As a wizard, I had a few major spells, a few abilities to maximize damage from spells, and a few short duration buffs from other classes to even further maximize spells.
Of my two major spells, one had a standard 45 second cooldown (able to be reduced to 22.5 seconds) and the other had a 180 second recast timer (able to be reduced to 90). The short cooldown ability was single target, the longer one was an AoE of sorts that fired in a cone shape, but only had a 5 meter range from the caster, and could only hit 3 targets max - but it did a lot of damage to all targets.
To play the class well, you had to try to always use the abilities to enhance spells with these two specific spells, but you also needed to try and have both (ideally) ready to cast when you were about to get that short duration buff from a raid member. But, in order to not be shit, you still had to use these abilities all the time - it wasn't worth holding off on casting one of these abilities for more than 10 -12 seconds.
On top of that, there were various buffs and item procs that would make spells have halve the cooldown.
Between these two factors and the dozen or so other abilities the class had, it meant you were never able to plan more than 2 or 3 spells ahead, and you had to make decisions about spell priorities and character positioning essentially on the fly.
Basically, a good spell priority system is ESO's Magsorc on steroids.
That sounds badass as fuck. Imma check that out.
That is not dead which can eternal lie. And with strange aeons even death may die.
I honestly cant suggest to anyone to attempt to get in to EQ2 at this stage.
It is a great game, but it will take a whole lot of effort to get to the point where you are able to actually see the game in that specific light, and that is assuming you are able to find a reliable raid guild - which isn't a given.

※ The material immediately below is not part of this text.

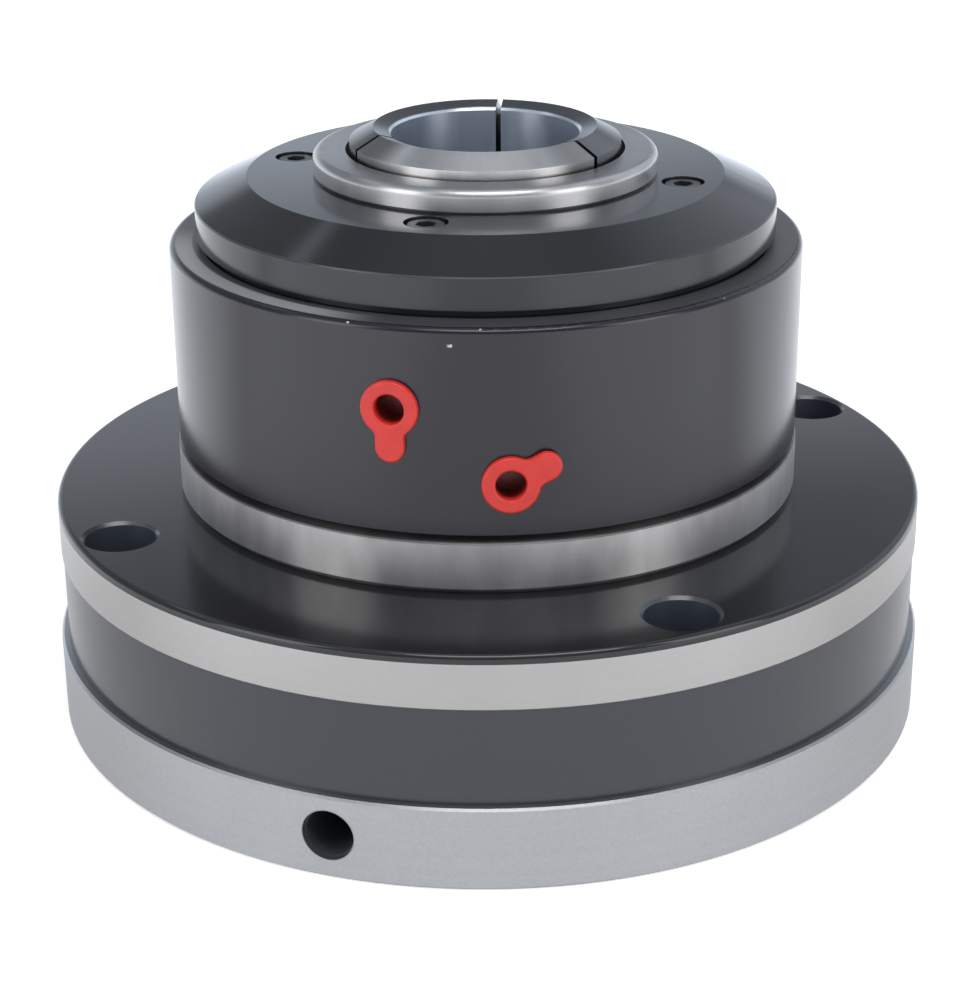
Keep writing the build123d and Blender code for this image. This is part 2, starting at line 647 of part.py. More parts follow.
# Air ring: runs on the outer races, with two ports that feed the grooves between the seals
with BuildPart() as air_ring:
    with BuildSketch(Plane.XZ) as air_section:
        race_seat = bearing_outer_radius + SEATED_FIT
        labyrinth_radius = cap_spigot_radius + CAP_LABYRINTH_GAP
        labyrinth_floor = cap_seat + CAP_SPIGOT_RELIEF - CAP_LABYRINTH_LIFT
        half_section(
            (ring_bore_radius, lower_race + BEARING_WIDTH),
            (race_seat, lower_race + BEARING_WIDTH),
            (race_seat, lower_race + RING_SPIGOT_LIFT),
            (ring_spigot_radius, lower_race + RING_SPIGOT_LIFT),
            (ring_spigot_radius, ring_foot),
            (ring_radius, ring_foot),
            (ring_radius, ring_top),
            (labyrinth_radius, ring_top),
            (labyrinth_radius, labyrinth_floor),
            (race_seat, labyrinth_floor),
            (race_seat, upper_race),
            (ring_bore_radius, upper_race),
        )
        fillet(corner(air_section, ring_radius, ring_top), RING_TOP_ROUND)
        chamfer(corner(air_section, ring_radius, ring_foot), RING_FOOT_EDGE)
    revolve(axis=Axis.Z)
    with BuildSketch(Plane.XZ):
        for height in (port_lower, port_upper):
            groove(sleeve_radius, ring_bore_radius + AIR_GROOVE_DEPTH, height, AIR_GROOVE_HEIGHT / 2)
        for height in seal_heights:
            groove(sleeve_radius, ring_bore_radius + SEAL_DEPTH, height, SEAL_HEIGHT / 2)
    revolve(axis=Axis.Z, mode=Mode.SUBTRACT)
    for azimuth, height in ((PORT_LOWER_AZIMUTH, port_lower), (PORT_UPPER_AZIMUTH, port_upper)):
        with Locations(radial_plane(azimuth, ring_radius, height)):
            CounterSinkHole(PORT_RADIUS, PORT_RADIUS + PORT_EDGE, PORT_DEPTH, counter_sink_angle=90)
            Hole(PORT_INNER_RADIUS, ring_radius - ring_bore_radius - AIR_GROOVE_DEPTH / 2)
finish(air_ring, "air_ring")

# Rotary seals, one on each side of the air grooves
for name, height in zip(("lower", "middle", "upper"), seal_heights):
    with BuildPart() as rotary_seal:
        with BuildSketch(Plane.XZ):
            seal_half = SEAL_HEIGHT / 2 - SEATED_FIT
            lip_half = SEAL_LIP_HEIGHT / 2
            seal_outer = ring_bore_radius + SEAL_DEPTH - SEATED_FIT
            half_section(
                (sleeve_radius + RUNNING_FIT, height - lip_half),
                (ring_bore_radius + RING_BORE_GAP, height - seal_half),
                (seal_outer, height - seal_half),
                (seal_outer, height + seal_half),
                (ring_bore_radius + RING_BORE_GAP, height + seal_half),
                (sleeve_radius + RUNNING_FIT, height + lip_half),
            )
        revolve(axis=Axis.Z)
    finish(rotary_seal, f"rotary_seal_{name}")

# Running sleeve: spaces the inner races, and its cross holes meet the nose's passages
with BuildPart() as running_sleeve:
    with BuildSketch(Plane.XZ):
        ring_band(bearing_bore_radius, sleeve_radius, lower_race + BEARING_WIDTH, upper_race)
    revolve(axis=Axis.Z)
    for azimuth, height in ((UPPER_PASSAGE_AZIMUTH, port_upper), (LOWER_PASSAGE_AZIMUTH, port_lower)):
        with Locations(radial_plane(azimuth, sleeve_radius, height)):
            Hole(PASSAGE_RADIUS, 2 * SLEEVE_WALL)
finish(running_sleeve, "running_sleeve")


def ball_bearing(name, foot):
    """Write the inner race, outer race, cage and balls of a bearing that stands on a height."""
    middle = foot + BEARING_WIDTH / 2
    with BuildPart() as inner_race:
        with BuildSketch(Plane.XZ):
            ring_band(bearing_bore_radius, bearing_bore_radius + RACE_THICKNESS, foot, foot + BEARING_WIDTH)
            with Locations((ball_circle_radius, middle)):
                Circle(raceway_radius, mode=Mode.SUBTRACT)
        revolve(axis=Axis.Z)
    finish(inner_race, f"{name}_inner_race")

    with BuildPart() as outer_race:
        with BuildSketch(Plane.XZ):
            ring_band(bearing_outer_radius - RACE_THICKNESS, bearing_outer_radius, foot, foot + BEARING_WIDTH)
            with Locations((ball_circle_radius, middle)):
                Circle(raceway_radius, mode=Mode.SUBTRACT)
        revolve(axis=Axis.Z)
    finish(outer_race, f"{name}_outer_race")

    with BuildPart() as cage:
        with BuildSketch(Plane.XZ):
            half_cage = CAGE_THICKNESS / 2
            groove(ball_circle_radius - half_cage, ball_circle_radius + half_cage, middle, CAGE_HEIGHT / 2)
        revolve(axis=Axis.Z)
        for index in range(BALL_COUNT):
            with Locations(radial_plane(index * 360 / BALL_COUNT, ball_circle_radius, middle)):
                Hole(raceway_radius, CAGE_THICKNESS)
    finish(cage, f"{name}_cage")

    with BuildPart() as balls:
        with Locations(Plane.XY.offset(middle)):
            with PolarLocations(ball_circle_radius, BALL_COUNT):
                Sphere(BALL_RADIUS)
    finish(balls, f"{name}_balls")


ball_bearing("lower", lower_race)
ball_bearing("upper", upper_race)

# Front cap: clamps the inner races, and its spigot runs in the mouth of the air ring
with BuildPart() as front_cap:
    with BuildSketch(Plane.XZ) as cap_section:
        cap_bore = nut_thread_radius + NUT_CAP_CLEARANCE
        seat_radius = bearing_bore_radius + RACE_THICKNESS
        half_section(
            (cap_bore, cap_seat),
            (seat_radius, cap_seat),
            (seat_radius, cap_seat + CAP_SPIGOT_RELIEF),
            (cap_spigot_radius, cap_seat + CAP_SPIGOT_RELIEF),
            (cap_spigot_radius, cap_rim_foot),
            (cap_rim_radius, cap_rim_foot),
            (cap_rim_radius, cap_top - CAP_CONE_HEIGHT),
            (cap_flat_radius, cap_top),
            (cap_bore, cap_top),
        )
        chamfer(corner(cap_section, cap_rim_radius, cap_top - CAP_CONE_HEIGHT), CAP_RIM_EDGE)
    revolve(axis=Axis.Z)
    with Locations(Plane.XY.offset(cap_top)):
        with PolarLocations(cap_screw_circle_radius, CAP_SCREW_COUNT, start_angle=CAP_SCREW_AZIMUTH):
            CounterBoreHole(
                CAP_SCREW_RADIUS + SCREW_SHANK_CLEARANCE,
                CAP_SCREW_HEAD_RADIUS + SCREW_HEAD_CLEARANCE,
                CAP_SCREW_HEAD_HEIGHT + CAP_SCREW_SINK,
            )
finish(front_cap, "front_cap")

# Screws that hold the cap, with their heads sunk in its flat
cap_screws = socket_screws(
    Plane.XY.offset(cap_top - CAP_SCREW_SINK - CAP_SCREW_HEAD_HEIGHT),
    cap_screw_circle_radius,
    CAP_SCREW_COUNT,
    CAP_SCREW_AZIMUTH,
    CAP_SCREW_RADIUS,
    CAP_SCREW_LENGTH,
    CAP_SCREW_HEAD_RADIUS,
    CAP_SCREW_HEAD_HEIGHT,
    CAP_SCREW_KEY,
)
finish(cap_screws, "cap_screws")

# Collet nut: screwed into the nose, with a lip that holds the collet down
with BuildPart() as collet_nut:
    with BuildSketch(Plane.XZ) as nut_section:
        half_section(
            (nut_bore_radius, nut_foot),
            (nut_thread_radius, nut_foot),
            (nut_thread_radius, cap_top),
            (nut_radius, cap_top),
            (nut_radius, nut_top),
            (nut_opening_radius, nut_top),
            (nut_opening_radius, nut_top - NUT_LIP_HEIGHT),
            (nut_bore_radius, nut_top - NUT_LIP_HEIGHT),
        )
        fillet(corner(nut_section, nut_radius, nut_top), NUT_TOP_ROUND)
        chamfer(corner(nut_section, nut_radius, cap_top), NUT_FOOT_EDGE)
    revolve(axis=Axis.Z)
finish(collet_nut, "collet_nut")

# Collet: a slit sleeve whose head is held down by the nut and closed by the cone
with BuildPart() as collet:
    with BuildSketch(Plane.XZ):
        grip_foot = collet_top - COLLET_MOUTH_DEPTH - COLLET_MOUTH_EDGE - COLLET_GRIP_LENGTH
        guide_top = collet_foot + COLLET_GUIDE_LENGTH
        mouth_radius = COLLET_BORE_RADIUS + COLLET_MOUTH_EDGE
        half_section(
            (collet_relief_radius, collet_foot),
            (collet_body_radius, collet_foot),
            (collet_body_radius, guide_top),
            (collet_waist_radius, guide_top),
            (collet_waist_radius, collet_cone_foot),
            (collet_head_radius, collet_cone_top),
            (collet_head_radius, collet_shoulder),
            (collet_neck_radius, collet_shoulder),
            (collet_neck_radius, collet_neck_top),
            (collet_crown_radius, collet_top),
            (mouth_radius, collet_top - COLLET_MOUTH_DEPTH),
            (COLLET_BORE_RADIUS, collet_top - COLLET_MOUTH_DEPTH - COLLET_MOUTH_EDGE),
            (COLLET_BORE_RADIUS, grip_foot),
            (collet_relief_radius, grip_foot),
        )
    revolve(axis=Axis.Z)
    for index in range(COLLET_SLIT_COUNT):
        azimuth = COLLET_SLIT_AZIMUTH + index * 360 / COLLET_SLIT_COUNT
        slit_foot = collet_foot + COLLET_SLIT_FLOOR
        with BuildSketch(radial_plane(azimuth, 0, slit_foot)):
            with Locations((0, (collet_top - slit_foot) / 2)):
                Rectangle(COLLET_SLIT_WIDTH, collet_top - slit_foot)
            Circle(COLLET_SLIT_END_RADIUS)
        extrude(amount=collet_head_radius + CUT_OVERRUN, mode=Mode.SUBTRACT)
finish(collet, "collet")


def port_plug(label, azimuth, height, tab_angle):
    """Write a hollow pull-tab plug that closes an air port."""
    face = radial_plane(azimuth, ring_radius + SEATED_FIT, height, tab_angle)
    tab_end = PLUG_TAB_REACH - PLUG_TAB_WIDTH / 2
    with BuildPart() as plug:
        with BuildSketch(face) as flange_outline:
            Circle(PLUG_FLANGE_RADIUS)
            with Locations((tab_end / 2, 0)):
                SlotCenterToCenter(tab_end, PLUG_TAB_WIDTH)
            fillet(flange_outline.vertices().group_by(Axis.X)[0], PLUG_TAB_FILLET)
        extrude(amount=PLUG_FLANGE_THICKNESS)
        outer_face = plug.faces().sort_by(Axis(face.origin, face.z_dir))[-1]
        chamfer(outer_face.edges(), PLUG_EDGE)
        with BuildSketch(face):
            Circle(PORT_RADIUS - RUNNING_FIT)
        extrude(amount=-PLUG_STEM_LENGTH)
        with BuildSketch(face.offset(PLUG_FLANGE_THICKNESS)):
            Circle(PLUG_RECESS_RADIUS)
        extrude(amount=-PLUG_RECESS_DEPTH, mode=Mode.SUBTRACT)
    finish(plug, label)


port_plug("port_plug_lower", PORT_LOWER_AZIMUTH, port_lower, PLUG_LOWER_TAB_ANGLE)
port_plug("port_plug_upper", PORT_UPPER_AZIMUTH, port_upper, PLUG_UPPER_TAB_ANGLE)
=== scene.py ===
"""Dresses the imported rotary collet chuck: finishes, moulded plugs, studio and camera."""

import logging
import math
from dataclasses import dataclass
from enum import Enum
from typing import Any, Union

import bmesh
import bpy
from mathutils import Matrix, Vector


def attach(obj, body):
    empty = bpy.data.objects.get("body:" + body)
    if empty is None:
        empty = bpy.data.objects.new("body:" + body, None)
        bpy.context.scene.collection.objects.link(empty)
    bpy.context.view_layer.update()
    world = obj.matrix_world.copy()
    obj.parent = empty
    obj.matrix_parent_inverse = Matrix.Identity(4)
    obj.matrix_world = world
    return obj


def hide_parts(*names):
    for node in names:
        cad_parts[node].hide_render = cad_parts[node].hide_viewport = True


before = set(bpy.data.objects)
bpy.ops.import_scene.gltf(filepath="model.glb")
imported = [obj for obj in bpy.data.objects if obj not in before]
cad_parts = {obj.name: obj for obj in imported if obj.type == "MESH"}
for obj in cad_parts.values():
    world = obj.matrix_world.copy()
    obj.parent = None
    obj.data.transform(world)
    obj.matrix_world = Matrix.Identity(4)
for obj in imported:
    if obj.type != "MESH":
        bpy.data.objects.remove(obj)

MM = 0.001
LOG = logging.getLogger("chuck")

Color = tuple[float, float, float]
Value = Union["Wire", float]


class Wire:
    """A value in a node tree, on which Python's operators add Math nodes."""

    def __init__(self, graph: "Graph", socket: bpy.types.NodeSocket) -> None:
        """Keep the graph and the socket that carries the value."""
        self.graph = graph
        self.socket = socket

    def __add__(self, other: Value) -> "Wire":
        """Return the sum."""
        return self.graph.maths("ADD", self, other)

    def __radd__(self, other: Value) -> "Wire":
        """Return the sum of a number and the value."""
        return self.graph.maths("ADD", other, self)

    def __sub__(self, other: Value) -> "Wire":
        """Return the difference."""
        return self.graph.maths("SUBTRACT", self, other)

    def __rsub__(self, other: Value) -> "Wire":
        """Return a number less the value."""
        return self.graph.maths("SUBTRACT", other, self)

    def __mul__(self, other: Value) -> "Wire":
        """Return the product."""
        return self.graph.maths("MULTIPLY", self, other)

    def __rmul__(self, other: Value) -> "Wire":
        """Return the product of a number and the value."""
        return self.graph.maths("MULTIPLY", other, self)

    def __truediv__(self, other: Value) -> "Wire":
        """Return the quotient."""
        return self.graph.maths("DIVIDE", self, other)

    def __pow__(self, other: Value) -> "Wire":
        """Return the power."""
        return self.graph.maths("POWER", self, other)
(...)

The game honestly has the best combat of any MMO. No qualifiers or exceptions to that statement, and honestly second place (FFXIV is my current second place) is not even close.
The issue with the game is that it is on its 16th or 17th expansion, each adding a new layer of complexity, and unlike WoW, EQ2 dont assume their players need things simplified for them.

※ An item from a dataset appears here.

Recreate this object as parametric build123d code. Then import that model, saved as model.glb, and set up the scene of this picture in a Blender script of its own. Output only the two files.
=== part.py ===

This means the game is cumbersome and overwhelming to newcomers - even those with years of MMO experience.
If EQ2 ever do another round d of fresh start servers though, it absolutely would be worth spending some time to play.
Agreed. I would also like to speak against front loaded damage and burst damage that depends on cool downs and global abilities, and instead encourage steady, consistant damage.
Now this doesnt mean that there cant be burst classes, but dont homogenize all classes this way.
Rotations are not an option. In the end, people will figure out which abilities to use and which order (by prioritizing as you say) and bam, we have a rotation.
You cant avoid rotations, but you can make them fun and dynamic and different from fight to fight.
Sure you can avoid rotations.
All you need to do is have enough going on that can change what ability you should use and the notion of a rotation looks as antiquated as it actually is.
Enough going on? 60+ abilities like some MMO classes have where good people still only use the same 5-7 spells in a rotation? Give me one example of a succesful MMO with more than 6 abilities per class that does not have a meta rotation please
I've given one in this thread already, EQ2.
Classes have an average of 24 abilities, and while there can be a rotation if you want to perform poorly, the top 50% of players all know better.
The game doesn't even have standard "best" builds for each class, let alone rotations that need to be used. There are simply too many variables for these things to exist.